Second, AOC’s plan as outlined in a “60 Minutes” interview,

“You look at our tax rates back in the ’60s and when you have a progressive tax rate system. Your tax rate, you know, let’s say, from zero to $75,000 may be ten percent or 15 percent, et cetera. But once you get to, like, the tippy tops—on your 10 millionth dollar—sometimes you see tax rates as high as 60 or 70 percent.”

But,

By even the most optimistic estimates, this would bring in only a quarter of the revenues Warren’s plan would generate.

So, once again, it will not cure the economic inequality in our society as Warren’s will neither. Yet, it is a starting point and one that may be more palatable to everyday-progressives.

And lastly, the Sander’s plan,

Bernie Sanders’ plan involves restoring top marginal tax rates on inheritances to where they were in the 1970s: 77 percent for estates over $1 billion.

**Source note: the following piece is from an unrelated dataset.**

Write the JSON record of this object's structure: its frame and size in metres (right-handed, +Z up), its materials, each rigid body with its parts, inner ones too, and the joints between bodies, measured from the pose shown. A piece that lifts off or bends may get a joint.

The plan would also decrease the threshold for the inheritance tax from $11.18 million to $3.5 million and impose a 45 percent rate on this lower (but still very rich by any normal standard) tier. Even with this new threshold, just 0.2 percent of Americans would ever pay an estate tax. Thus, in the style of Occupy, the plan is called “For the 99.8 Percent Act.”

Yet,

Again, Sanders’ plan would probably raise less revenue than Warren’s: About $315 billion over a decade.

Then it continues,

But by taking aim at the ultra-rich as a class, it also singles out the kind of dynastic wealth that allows a few families to wreak havoc on our political system. Just three families with multi-generational wealth—the Waltons, the Kochs, and the Mars—have a combined fortune of $343 billion, more than 3.5 million times the median wealth of U.S. families. And they use that wealth to fund all manner of right-wing policies.

The Sanders plan makes the least revenue for the government and will not even come within seeing distance to the eradication of the exspanse of inequality in the United States. But it could be the most acceptable not only to progressives but even centrists if the argument is framed properly by Sanders.

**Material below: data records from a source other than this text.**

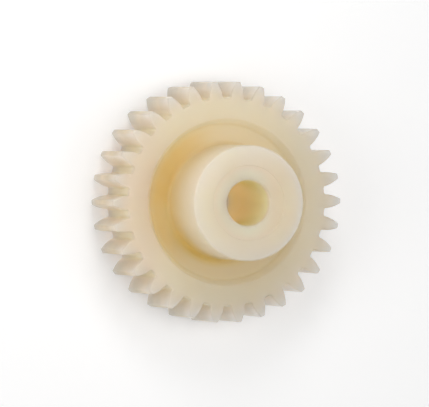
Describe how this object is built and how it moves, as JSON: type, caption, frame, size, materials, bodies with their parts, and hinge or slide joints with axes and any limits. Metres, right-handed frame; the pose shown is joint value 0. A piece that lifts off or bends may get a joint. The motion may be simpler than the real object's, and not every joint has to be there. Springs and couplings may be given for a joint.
{
  "type": "spur gear",
  "caption": "Moulded plastic spur gear with straight involute teeth, a shallow recess in the web, a round hub on one side and a plain through bore.",
  "frame": {"origin": "centre of the back face, on the bore axis", "axes": "+Z along the bore axis from the back face towards the hub's end face; one tooth is centred on +X and a gap on +Y"},
  "size_m": [0.032, 0.0318, 0.0175],
  "materials": {
    "natural_acetal": "satin, slightly translucent ivory"
  },
  "bodies": {
    "root": {"spur_gear": "natural_acetal"}
  },
  "joints": []
}
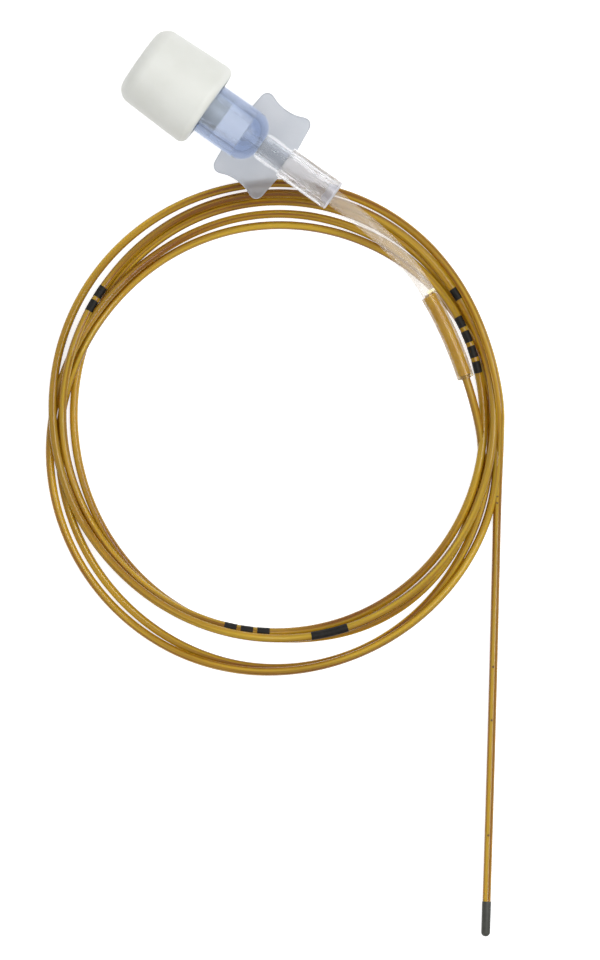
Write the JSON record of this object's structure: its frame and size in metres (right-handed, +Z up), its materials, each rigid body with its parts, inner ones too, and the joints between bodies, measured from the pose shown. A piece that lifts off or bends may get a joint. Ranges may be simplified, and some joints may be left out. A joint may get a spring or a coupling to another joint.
{
  "type": "infusion catheter",
  "caption": "Long fine amber catheter in a loose coil, with a winged Luer hub, screw cap, clear sleeve, short clear tube and black tip.",
  "frame": {"origin": "on the surface that the part lies on, under the middle of the capped hub with its sleeve", "axes": "+X along the hub from the cap to the tube, +Y along the wings, +Z up from the surface"},
  "size_m": [0.0947, 0.0676, 0.0108],
  "materials": {
    "cap_white": "satin moulded",
    "hub_blue": "clear, tinted pale blue",
    "sleeve_clear": "clear, faintly grey",
    "tube_clear": "clear",
    "catheter_amber": "amber, smooth",
    "tip_black": "smooth"
  },
  "bodies": {
    "catheter": {"winged_hub": "hub_blue", "strain_relief": "sleeve_clear", "extension_tube": "tube_clear", "catheter_lead": "catheter_amber", "catheter_coil": "catheter_amber", "catheter_tail": "catheter_amber", "catheter_tip": "tip_black"},
    "cap": {"luer_cap": "cap_white"}
  },
  "joints": [
    {"name": "cap_pull", "type": "slide", "parent": "catheter", "child": "cap", "axis": [-1, 0, 0], "range_m": [0, 0.012]}
  ]
}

What I am trying to do up above is, first and foremost, to educate everyone on the strides made by modern politicians (two of the three deeming themselves so-called “socialists”) towards income equality which would have been unimaginable 10 years ago. It’s almost amazing, when you really think about it.

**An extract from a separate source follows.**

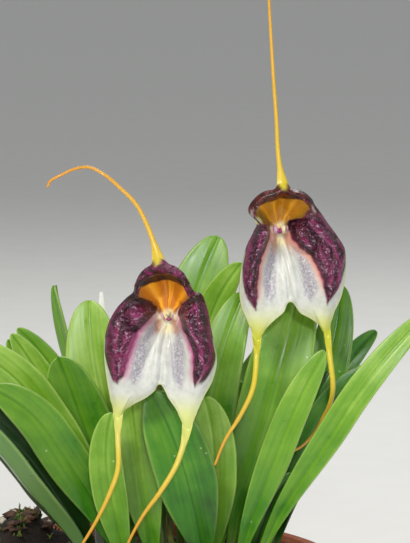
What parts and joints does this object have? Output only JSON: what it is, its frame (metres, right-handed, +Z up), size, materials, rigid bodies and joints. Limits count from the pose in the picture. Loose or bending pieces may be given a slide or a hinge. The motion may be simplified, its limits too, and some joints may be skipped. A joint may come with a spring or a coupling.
{
  "type": "masdevallia orchid",
  "caption": "Masdevallia orchid in flower: a tuft of leathery green leaves and long-tailed maroon, white and orange blooms on thin stalks, growing in a plain round clay pot.",
  "frame": {"origin": "middle of the flat underside of the pot, on the surface it stands on", "axes": "+Z up, -Y is the front that the blooms face, +X to the right as seen from the front"},
  "size_m": [0.1292, 0.112, 0.2451],
  "materials": {
    "clay": "unglazed terracotta, matt",
    "bark": "damp bark chips and moss, matt",
    "label_white": "plain white plastic, satin",
    "leaf_green": "leathery leaf, soft gloss",
    "sepal": "fleshy petal surface, glossy maroon with white and orange areas",
    "column": "waxy",
    "petal": "waxy",
    "lip": "waxy",
    "stalk": "smooth green stem"
  },
  "bodies": {
    "root": {"bark_mix": "bark", "leaf_back_slim": "leaf_green", "leaf_back_tall": "leaf_green", "leaf_centre_slim": "leaf_green", "leaf_centre_tall": "leaf_green", "leaf_front_centre": "leaf_green", "leaf_front_left_centre": "leaf_green", "leaf_front_narrow_left": "leaf_green", "leaf_front_right_centre": "leaf_green", "leaf_left_broad": "leaf_green", "leaf_left_long_lower": "leaf_green", "leaf_left_long_upper": "leaf_green", "leaf_left_lowest": "leaf_green", "leaf_left_round_back": "leaf_green", "leaf_left_shaded": "leaf_green", "leaf_left_small_a": "leaf_green", "leaf_left_small_b": "leaf_green", "leaf_left_small_c": "leaf_green", "leaf_left_spire": "leaf_green", "leaf_rear_a": "leaf_green", "leaf_rear_b": "leaf_green", "leaf_rear_c": "leaf_green", "leaf_rear_d": "leaf_green", "leaf_rear_e": "leaf_green", "leaf_rear_f": "leaf_green", "leaf_rear_g": "leaf_green", "leaf_rear_h": "leaf_green", "leaf_right_broad": "leaf_green", "leaf_right_front": "leaf_green", "leaf_right_inner": "leaf_green", "leaf_right_long": "leaf_green", "leaf_right_short": "leaf_green", "leaf_right_small_back": "leaf_green", "leaf_right_small_front": "leaf_green", "leaf_right_tall": "leaf_green", "lower_bloom_column": "column", "lower_bloom_lip": "lip", "lower_bloom_petal_left": "petal", "lower_bloom_petal_right": "petal", "lower_bloom_sepals": "sepal", "lower_bloom_stalk": "stalk", "plant_label": "label_white", "pot": "clay", "upper_bloom_column": "column", "upper_bloom_lip": "lip", "upper_bloom_petal_left": "petal", "upper_bloom_petal_right": "petal", "upper_bloom_sepals": "sepal", "upper_bloom_stalk": "stalk"}
  },
  "joints": []
}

Yet my main point comes out of the analysis of the Warren plan, namely, that her plan is the most effective regarding a shrinking of the income gap in this country, but it does not really even make a scratch. As Burns was writing above, “the fabulously wealthy would be only slightly less fabulously so.” That’s all. And this is the reason why we need real change in this nation. We need real radical leftists in power, not just democratic socialists, but real revolutionary thinkers. That is the only way to get any immediate help with the income gap in the U.S. and, later, around the world.

So, I am greatly impressed with the ITT article by Burns in that, first, it has a cool title and, secondly, she respects that even these so-called sweeping tax plans will not truly affect the disparity between the rich and the poor in this nation.

But it’s a start…now let us take advantage of it.